Fremont, 43 years old at the time, was a former soldier, hero of the war with Mexico, credited with the seizure of California, an explorer and adventurer, former senator from California, and married to the beautiful Jessie Benton Fremont, daughter of Senator Thomas Hart Benton, Democrat of Missouri. His campaign slogan was “Free Soil, Free Men and Fremont.” He opposed the expansion of slavery, particularly Senator Stephan A Douglas’ Kansas-Nebraska Act which effectively destroyed the Compromise of 1820 and gave delighted southerners the prospect of expanding slavery throughout the west, all the way to the Pacific coast. Fremont blamed Democrats for the on-going bloodshed in Kansas between pro-slavery and anti-slavery forces. He wanted Kansas admitted to the Union as a free state. Fremont also opposed the Ostend Manifesto which called for taking Cuba from Spain by purchase or force and which northerners saw as a southern attempt to expand slavery as Havana had one of the largest operating slave markets in the Western Hemisphere.

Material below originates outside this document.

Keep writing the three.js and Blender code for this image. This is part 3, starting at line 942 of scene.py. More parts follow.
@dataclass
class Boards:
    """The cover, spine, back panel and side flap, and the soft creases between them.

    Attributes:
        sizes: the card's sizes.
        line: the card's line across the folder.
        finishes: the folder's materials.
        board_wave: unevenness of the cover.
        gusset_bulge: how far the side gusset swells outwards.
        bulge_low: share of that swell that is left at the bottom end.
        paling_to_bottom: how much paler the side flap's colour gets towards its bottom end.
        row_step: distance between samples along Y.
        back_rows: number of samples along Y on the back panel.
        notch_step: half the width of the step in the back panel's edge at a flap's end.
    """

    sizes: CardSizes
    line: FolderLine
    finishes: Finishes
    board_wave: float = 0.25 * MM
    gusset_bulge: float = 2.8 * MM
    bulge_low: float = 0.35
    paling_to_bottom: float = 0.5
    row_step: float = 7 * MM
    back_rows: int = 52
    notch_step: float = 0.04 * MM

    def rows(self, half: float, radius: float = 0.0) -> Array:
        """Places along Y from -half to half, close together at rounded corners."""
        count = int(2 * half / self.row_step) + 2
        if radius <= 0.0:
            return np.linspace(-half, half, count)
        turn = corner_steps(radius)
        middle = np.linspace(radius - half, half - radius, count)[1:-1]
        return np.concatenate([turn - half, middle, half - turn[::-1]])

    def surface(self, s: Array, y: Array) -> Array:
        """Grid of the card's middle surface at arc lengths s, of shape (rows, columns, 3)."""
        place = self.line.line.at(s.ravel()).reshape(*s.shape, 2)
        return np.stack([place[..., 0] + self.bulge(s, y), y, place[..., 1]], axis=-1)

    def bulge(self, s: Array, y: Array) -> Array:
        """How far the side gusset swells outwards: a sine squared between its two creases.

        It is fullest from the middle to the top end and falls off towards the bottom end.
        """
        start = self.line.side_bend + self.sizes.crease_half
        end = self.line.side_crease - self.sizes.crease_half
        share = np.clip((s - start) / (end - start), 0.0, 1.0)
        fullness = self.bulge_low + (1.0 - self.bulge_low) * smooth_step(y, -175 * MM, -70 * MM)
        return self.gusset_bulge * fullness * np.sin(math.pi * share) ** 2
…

Democrats said that electing Fremont would result in civil war. Even his father-in-law, Senator Benton, spoke against him. In the election, the Democrat James Buchanan won 1,836,072 popular votes [45.3%] and carrying the south as well as California and his home state of Pennsylvania. Fremont won 1,342,345 popular votes [33.1%], carrying all of New England, New York, Ohio, Michigan, Wisconsin and Iowa. The remaining 21.6% of the popular vote went to third party candidates.

David Wilmot

Are there today people like Fremont, George Washington Julian, Joshua Giddings, Zachariah Chandler, Horace Greeley, David Wilmot and Owen Lovejoy in the Republican Party now? Unfortunately not. Would these people be welcome today in the party which they helped to found? The answer is clearly not. They were too liberal, too reform-minded. Will the Republican platform this summer call for federal money for railroads, rivers and harbors? I have grave doubts. Are there any real Republicans today? No! Not when compared to these greats of 1856.